When I set up the new site, I also noticed that I’d forgotten to set up a redirect from a previous domain. That domain had a lot of SEO juice, which was cut off for a while because I hadn’t tested it.
This time, I made sure to add all redirects to the blackbox_exporter tests.
I configured them to go to a channel in a discord server, the path of least resistance. A better option would probably be fluxer.app but it doesn’t yet have a mobile app.
It triggered an alert the other day. My heart skipped a beat before I remembered that it was just my blog. It resolved itself while investigating it. I could find nothing wrong on the server, which was unlikely to be the culprit anyway.
It was probably the Object Storage Bucket, so I added the website endpoints to the monitoring as well. In the event of a future site failure, I will be able to see at a glance at which point the failure is.
For a moment, I regretted switching it all to my infrastructure - because it would not have gone down for a few minutes on GitHub. I then realised that I simply don’t know how often my site went down when it was on GitHub or for how long - it was never monitored.
Journey So Far
I am thrilled to have my blog live on my own infra instead of on GitHub’s. Having the whole setup documented in pulumi and ansible makes it much easier to maintain and manage. It also makes it much easier to take a look at how I set something up.
I also appreciate that I can redeploy all or parts of the services with ease if required, and that upgrades should be relatively pain-free.
The infrastructure that is deployed feels less opaque than when I had done similar things 15+ years ago, thanks to it all being managed via IaC.
Next Steps
I also have to pull everything down from google and facebook. I already have the file storage ready - I just need to pull everything down, then delete it from the cloud.

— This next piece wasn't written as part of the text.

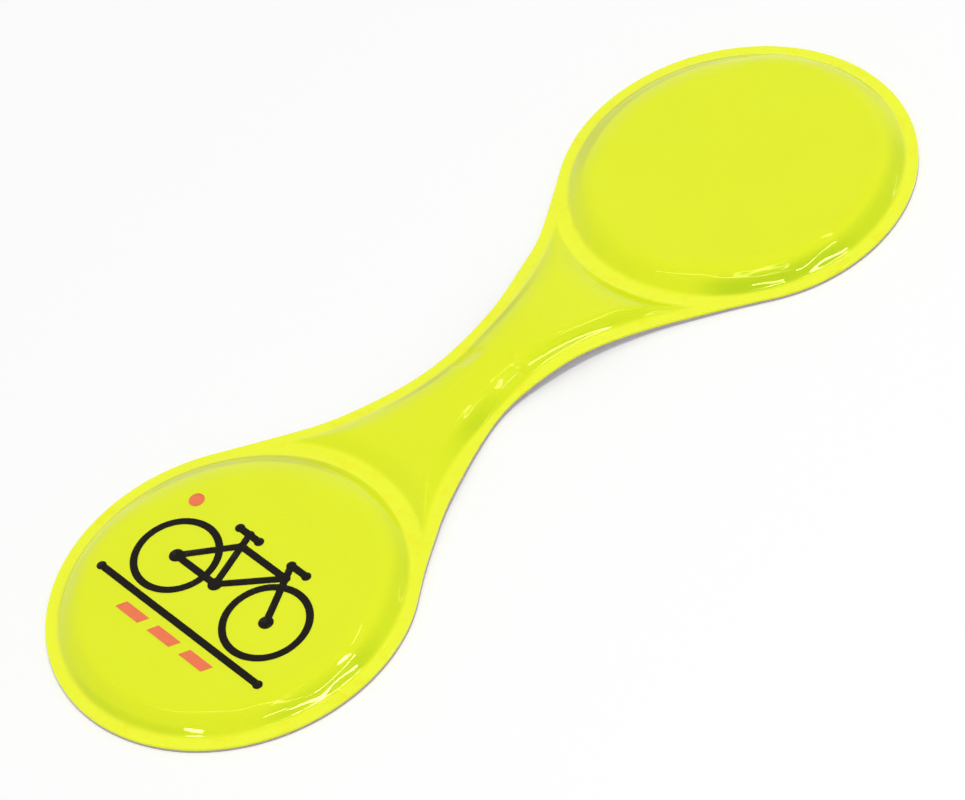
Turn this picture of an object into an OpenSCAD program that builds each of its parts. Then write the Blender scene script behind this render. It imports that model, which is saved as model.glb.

Email will be a bit more work. I am using mailbox.org for my new domain, which feels good enough. I have half a dozen email addresses. I can rationalise them down to three, but I also want to wipe out all the junk email in the process.
Google Photos will be trickier still, partly because I’ve not looked for a self-hosted solution for that yet. There is also the problem with how to provide access to my internal servers to the internet safely so that photos can be uploaded / downloaded from the phone when I’m out and about. Headscale might be one way to solve this.
I also want to put together a dashboard on grafana that will show me a comprehensive high level overview of my whole estate on one monitor - that’s an endeavour for another day.
Conclusion
So far in my journey, I have migrated key repos from GitHub, both private and
public to safer places. I feel substantially safer already. Most of the repos
were code, but one was my zettelkasten / second brain knowledge archive. This
used to be a private repo on GitHub. It is now stored on atlas across from me
in my room, encrypted and backed up to Scaleway. That was the biggest win of
this whole process.
The rest of the data will come down here in time, and I have no doubt that I’ll feel safer by the end of it.
Am I actually safer? That is much harder to measure. I know that I have limited the attack surface as much as possible. Plus, my scale is so small that I am unlikely to be targeted.
On the other hand, GitHub and other cloud platforms have a lot of people worrying about and considering security and safety on a daily basis. They regularly patch the servers and track security vulnerabilities.
Am I actually safer? I don’t know - but I feel safer.